Dataset content:

---------------

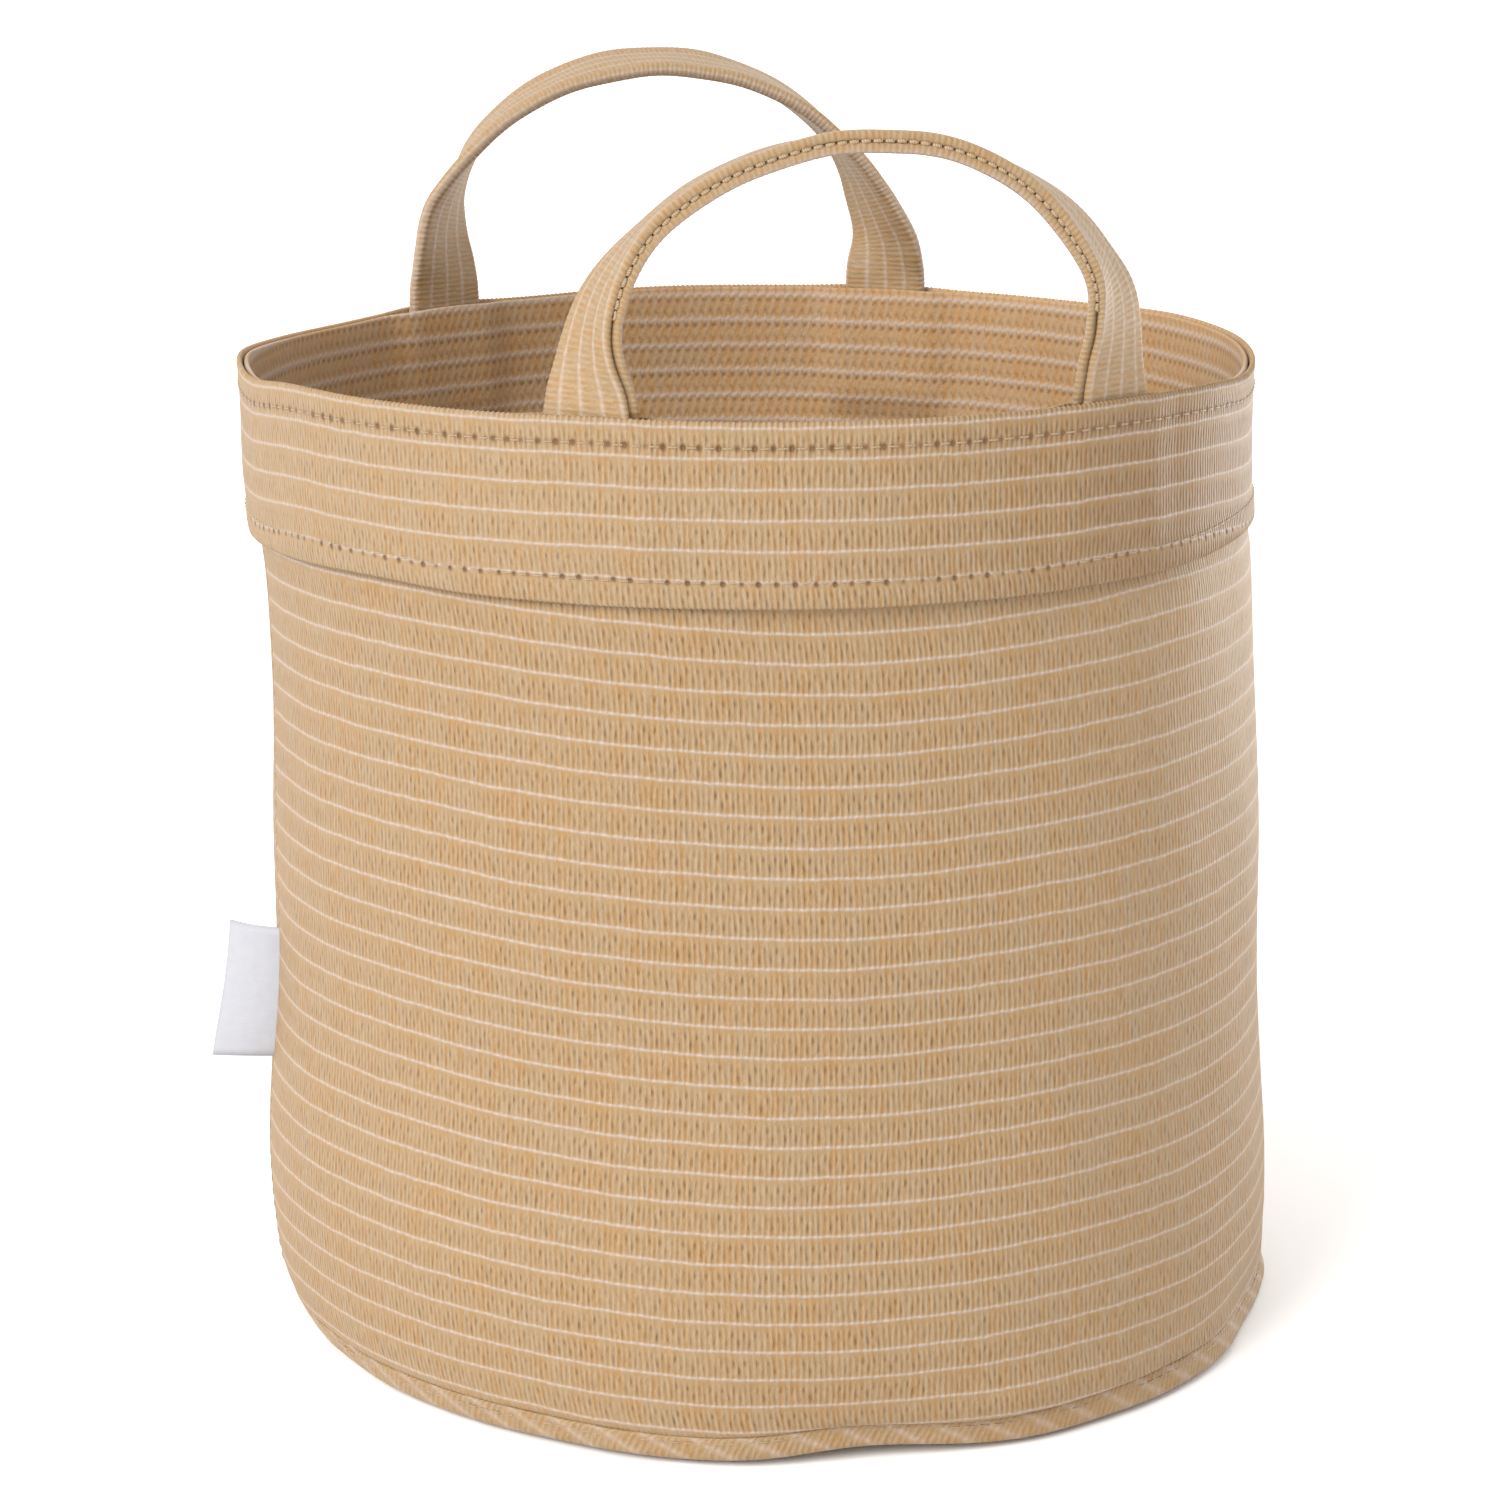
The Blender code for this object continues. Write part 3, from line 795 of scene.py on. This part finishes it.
def strap_route(end):
    """A strap's middle line from tail to tail, its run, and the way along it and across it at each point."""
    shape = STRAP_SHAPES[end]
    turn = shape["turn"]
    tails = []
    for foot in FEET[end]:
        radius = float(cuff_radius(foot, RIM_Z - 0.010)) - CLOTH - AIR - STRAP_THICKNESS / 2
        tails.append(np.array([radius * math.sin(foot), -radius * math.cos(foot), 0.0]))
    t = np.linspace(0, math.pi, 240)
    arch = np.stack([
        turn * (shape["middle"] - shape["half_span"] * np.cos(t) + shape["lean"] * np.sin(t) ** 2),
        -turn * STRAP_PLANE + 0 * t,
        FOLD_Z + shape["rise"] * np.sin(t),
    ], 1)
    drop = np.linspace(RIM_Z - TAIL_DEPTH, FOLD_Z, 40, endpoint=False)
    settle = 1 - smooth_step(arch[:, 2], FOLD_Z - 0.002, FOLD_Z + 0.022)
    for tail, leg, foot_row in zip(tails, (t < math.pi / 2, t >= math.pi / 2), (0, -1)):
        shift = tail[:2] - arch[foot_row, :2]
        arch[leg, :2] += np.outer(settle[leg], shift)
    first = np.stack([0 * drop + tails[0][0], 0 * drop + tails[0][1], drop], 1)
    last = np.stack([0 * drop + tails[1][0], 0 * drop + tails[1][1], drop], 1)[::-1]
    route = np.concatenate([first, arch, last])
    route, run = resample(route, WALE / 4)
    for _ in range(30):     # rounds the corners where the legs leave the rim
        route[1:-1] = (route[:-2] + 2 * route[1:-1] + route[2:]) / 4
    forward = np.gradient(route, axis=0)
    forward /= np.linalg.norm(forward, axis=1, keepdims=True)
    return route + rim_centre(), run, forward, strap_sides(end, route, forward, tails)


def strap_sides(end, route, forward, tails):
    """The way across a strap to its open edge: along the rim at the feet, and turned over the arch."""
    shape = STRAP_SHAPES[end]
    turn = shape["turn"]
    first_half = np.arange(len(route)) < len(route) // 2
    inward = np.stack([forward[:, 2] * turn, 0 * forward[:, 0], -forward[:, 0] * turn], 1)
    inward /= np.linalg.norm(inward, axis=1, keepdims=True)
    rim_side = np.zeros_like(route)
    for tail, half, sign in zip(tails, (first_half, ~first_half), (1, -1)):
        rim_side[half] = sign * np.array([-tail[1], tail[0], 0.0]) / np.linalg.norm(tail)
    above = route[:, 2] - RIM_Z
    settled = smooth_step(above, 0.0, 0.030)[:, None]
    side = square_to(forward, rim_side * (1 - settled) + inward * settled)
    first_leg, second_leg = (smooth_curve(points) for points in STRAP_TWISTS[end])
    twist = np.radians(np.where(first_half, first_leg(above), second_leg(above)))[:, None]
    return side * np.cos(twist) + np.cross(side, forward) * np.sin(twist)


def square_to(forward, side):
    """The directions nearest to side that are square to forward."""
    side = side - forward * np.sum(side * forward, axis=1, keepdims=True)
    return side / np.linalg.norm(side, axis=1, keepdims=True)


def strap_section():
    """A folded strap's outline, (across, out): a round closed edge, and two rolled edges round a slot."""
    half_width = STRAP_WIDTH / 2
    half = STRAP_THICKNESS / 2
    lobe = half * 0.46
    edge = -half_width + half
    roll = half_width - lobe
    quarter = np.linspace(math.pi / 2, 0, 5)
    flat = np.linspace(-half_width + half * 1.4, half_width - lobe * 1.5, 11)
    most = np.linspace(0, math.pi * 0.94, 7)
    closed = [(edge - half * math.sin(a), half * math.cos(a)) for a in quarter]
    face = [(x, half + 0.0002 * math.cos(x / half_width * math.pi / 2)) for x in flat]
    rolled = [(roll + lobe * math.sin(a), half - lobe + lobe * math.cos(a)) for a in most]
    slot = [(half_width - 0.0020, half - 2 * lobe), (half_width - 0.0025, half * 0.02)]
    upper = closed + face + rolled + slot
    return np.array(upper + [(x, -y) for x, y in upper[::-1] if y > 1e-6])


def make_strap(end, material):
    """A strap from tail to tail. The result is what its stitches need: route, run and way across."""
    route, run, forward, side = strap_route(end)
    out = np.cross(side, forward)
    section = strap_section()
    step = np.concatenate([[0.0], np.cumsum(np.linalg.norm(np.diff(section, axis=0), axis=1))])
    over = np.minimum(step, step[-1] - step)
    near_edge = smooth_step(np.abs(section[:, 0]), STRAP_WIDTH / 2 - 0.0022, STRAP_WIDTH / 2 - 0.0006)
    ribs = 0.00006 * np.cos(run / WALE * 2 * math.pi)[None, :] * near_edge[:, None]
    above = route[:, 2] - RIM_Z
    open_edge = smooth_step(section[:, 0], STRAP_WIDTH / 2 - 0.0075, STRAP_WIDTH / 2 - 0.0015)
    spread = smooth_step(above, 0.010, 0.060)
    swell = 1 + ribs / (STRAP_THICKNESS / 2) + LOBE_SWELL * open_edge[:, None] * spread[None, :]
    stagger = 0.0009 * (1 - smooth_step(above, 0.018, 0.046)) * smooth_step(above, -0.012, -0.001)
    wave = 0.00025 * np.sin(run * 190)[None, :] * np.sin(section[:, :1] * 160 + run[None, :] * 40)
    across = section[:, :1] + ribs * np.sign(section[:, :1])
    across = across - open_edge[:, None] * np.sign(section[:, 1:]) * stagger[None, :]
    away = section[:, 1:] * swell + wave
    points = route[None] + side[None] * across[..., None] + out[None] * away[..., None]
    lines = (over[:, None] - 0.0004) * (BAND / 0.0064) + 0 * run[None, :]
    coords = np.stack(np.broadcast_arrays(run[None, :], lines), -1)
    strap = loft(f"{end}_strap", points, coords, [material], ring=False, capped=True)
    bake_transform(strap)
    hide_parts(f"{end}_handle_strap", f"{end}_left_strap_tail", f"{end}_right_strap_tail")
    return route, run, side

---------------

Goal: Write out the lines above from the one containing "bake_transform(strap)" through the last, exactly as they are.

Written solution:
    bake_transform(strap)
    hide_parts(f"{end}_handle_strap", f"{end}_left_strap_tail", f"{end}_right_strap_tail")
    return route, run, side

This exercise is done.